Ao abordar a obra de Antonioni é impossível não falar de Monica Vitti que se tornou na sua musa, algo que começou durante a fase de dobragem de som de ‘O Grito’ em 1957. Presente nos estúdios, vestindo uma blusa escura larga e com os seus cabelos presos, ela ouviu de Antonioni a frase que iria inaugurar um longo período de sedução mútua e vida em comum: ‘Você tem uma bela nuca’. Daí em diante, a atriz foi a perfeita intérprete da criatividade e das angústias do cineasta desde essa trilogia composta por ‘A Aventura’, ‘A Noite’ e ‘O Eclipse’, passando pelo papel da esposa neurótica que afeta as paisagens por onde passa com visões perturbadas em ‘Deserto Vermelho’, até chegar ao romantismo exacerbado da rainha de ‘O Mistério de Oberwald’. Vitti foi a mais importante intérprete dos estados de espírito de Antonioni.

Identificação de Uma Mulher
Identificação de Uma Mulher/Leopardo Filmes ©

O PROGRAMA DA LEOPARDO 

A revisitação da obra de Antonioni e o seu regresso às salas pode revelar profundas surpresas, e reveste-se de uma enorme actualidade, além de ser uma chave para a compreensão do cinema nas últimas a décadas.
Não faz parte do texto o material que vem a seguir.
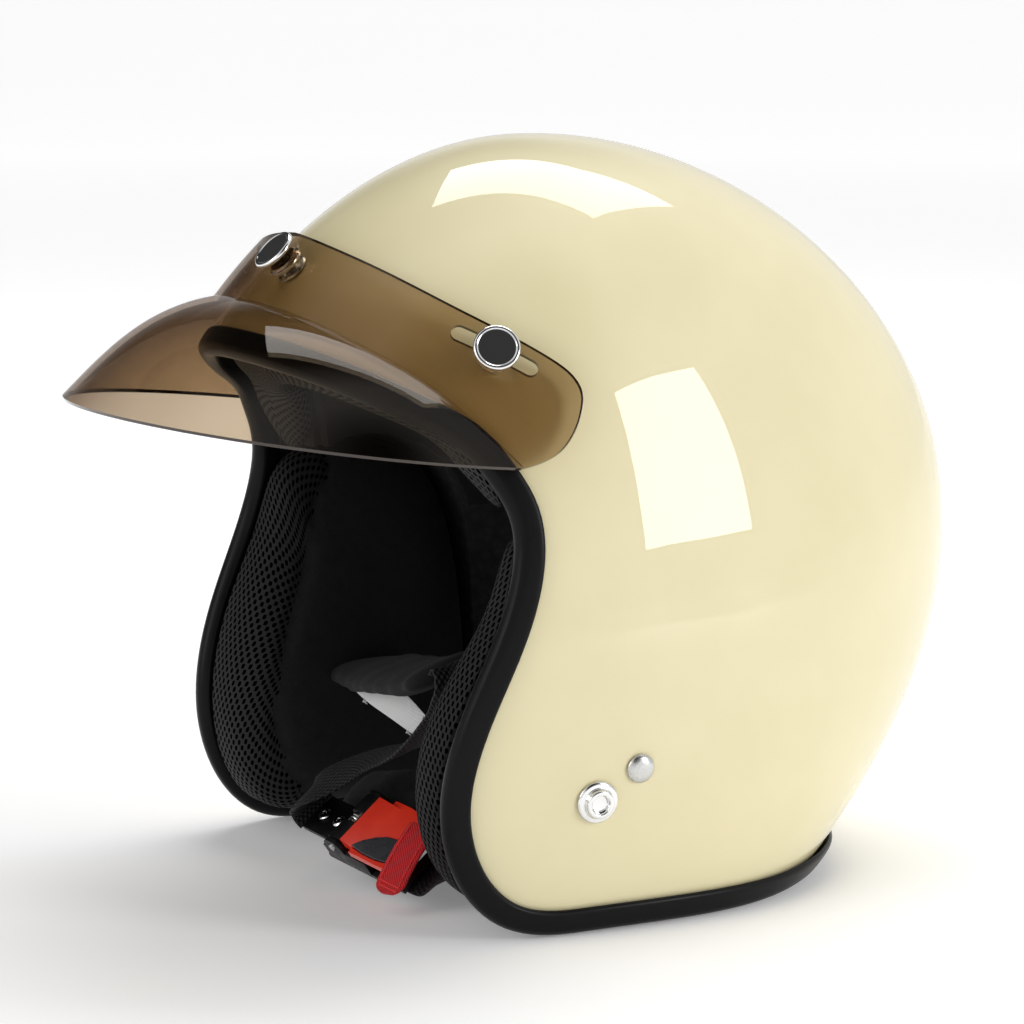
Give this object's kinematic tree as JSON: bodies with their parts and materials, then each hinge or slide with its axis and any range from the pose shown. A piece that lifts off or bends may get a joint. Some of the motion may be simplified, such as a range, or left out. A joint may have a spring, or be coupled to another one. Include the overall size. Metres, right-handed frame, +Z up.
{
  "type": "open face motorcycle helmet",
  "caption": "Open-face motorcycle helmet with a short smoked peak held by press studs, rubber edge trim, padded lining and a chin strap closed by a ratchet buckle.",
  "frame": {"origin": "centre of the bounding box on the plane the helmet stands on", "axes": "+Z up, -Y the way the wearer looks, +X the wearer's left"},
  "size_m": [0.2326, 0.3367, 0.2684],
  "materials": {
    "shell": "glossy cream paint",
    "trim": "satin",
    "foam": "matte moulded bead foam",
    "lining": "brushed cloth",
    "spacer_mesh": "open three-dimensional knit",
    "smoked": "polished transparent",
    "metal": "polished",
    "webbing": "plain weave",
    "label": "satin weave",
    "black_plastic": "fine texture",
    "red_plastic": "satin",
    "grey_plastic": "satin",
    "red_cloth": "woven ribbon",
    "steel": "satin"
  },
  "bodies": {
    "helmet": {"outer_shell": "shell", "edge_trim": "trim", "eps_liner": "foam", "crown_liner": "lining", "brow_pad": "spacer_mesh", "neck_roll": "lining", "cheek_pad_left": "lining", "cheek_pad_right": "lining", "snap_stud_left": "metal", "snap_stud_right": "metal", "snap_stud_centre": "metal", "ring_snap_left": "metal", "ring_snap_right": "metal", "strap_rivet_left": "metal", "rivet_washer_left": "steel", "anchor_plate_left": "steel", "strap_rivet_right": "metal", "rivet_washer_right": "steel", "anchor_plate_right": "steel", "strap_sleeve": "lining", "webbing_right": "webbing", "webbing_left": "webbing", "label": "label"},
    "peak": {"snap_socket_left": "metal", "snap_cap_left": "metal", "snap_socket_right": "metal", "snap_cap_right": "metal", "snap_socket_centre": "metal", "snap_cap_centre": "metal", "peak": "smoked"},
    "chin_strap": {"strap_pad": "lining", "buckle_frame": "black_plastic", "lever_pin": "steel"},
    "lever": {"buckle_lever": "red_plastic", "lever_insert": "grey_plastic", "pawl": "black_plastic", "lever_spring": "steel", "pull_tab": "red_cloth"},
    "tongue": {"ratchet_strap": "black_plastic", "tongue_rivet_1": "metal", "tongue_rivet_2": "metal"}
  },
  "joints": [
    {"name": "peak_unsnap", "type": "slide", "parent": "helmet", "child": "peak", "axis": [0, -0.7166, 0.6975], "range_m": [0, 0.012]},
    {"name": "strap_swing", "type": "hinge", "parent": "helmet", "child": "chin_strap", "pos_m": [0, -0.01515, 0.0592], "axis": [-1, 0, 0], "range_deg": [0, 18], "deforming": ["webbing_left", "webbing_right", "strap_sleeve", "label"]},
    {"name": "lever_open", "type": "hinge", "parent": "chin_strap", "child": "lever", "pos_m": [0.00416, -0.06853, 0.0234], "axis": [0.0599, -0.7884, -0.6123], "range_deg": [0, 30], "stiffness_Nm_per_rad": 0.05},
    {"name": "tongue_slide", "type": "slide", "parent": "chin_strap", "child": "tongue", "axis": [0.981, 0.16, -0.11], "range_m": [-0.01, 0.005], "deforming": ["webbing_right"]}
  ]
}
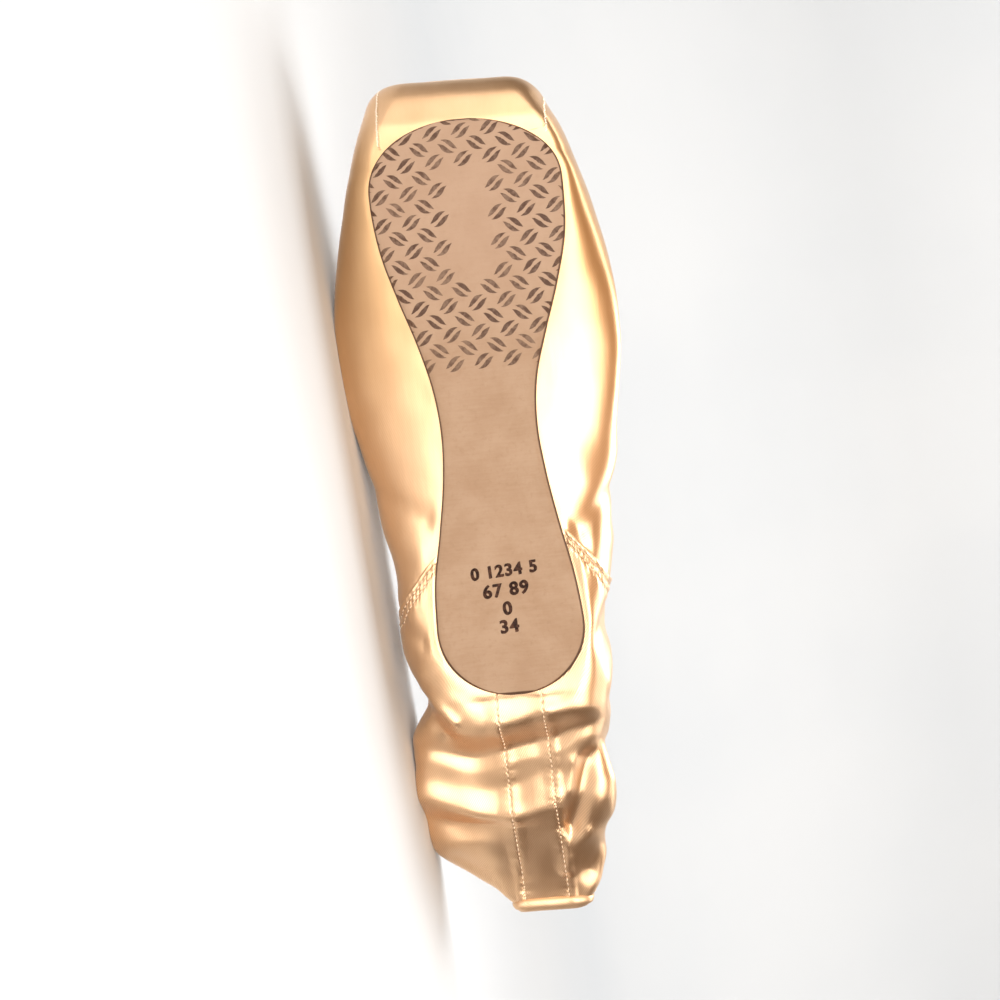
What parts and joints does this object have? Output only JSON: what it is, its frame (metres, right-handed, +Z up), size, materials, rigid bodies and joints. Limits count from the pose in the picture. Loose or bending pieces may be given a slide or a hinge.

Programa: ‘Escândalo de Amor’ (1950), ‘O Grito’ (1957), ‘A Noite’ (1961), ‘O Eclipse’ (1962), ‘O Deserto Vermelho’ (1964), ‘Identificação de Uma Mulher’ (1982). No Cinema Nimas, em Lisboa, a partir de 26 de Agosto, e no Teatro Campo Alegre, no Porto, a partir de 1 de Setembro. Contará com exibições no Theatro Circo de Braga (30 Setembro), no Cinema Charlot, em Setúbal (2 Setembro) e no Centro de Artes e Espectáculos da Figueira da Foz (9 Setembro).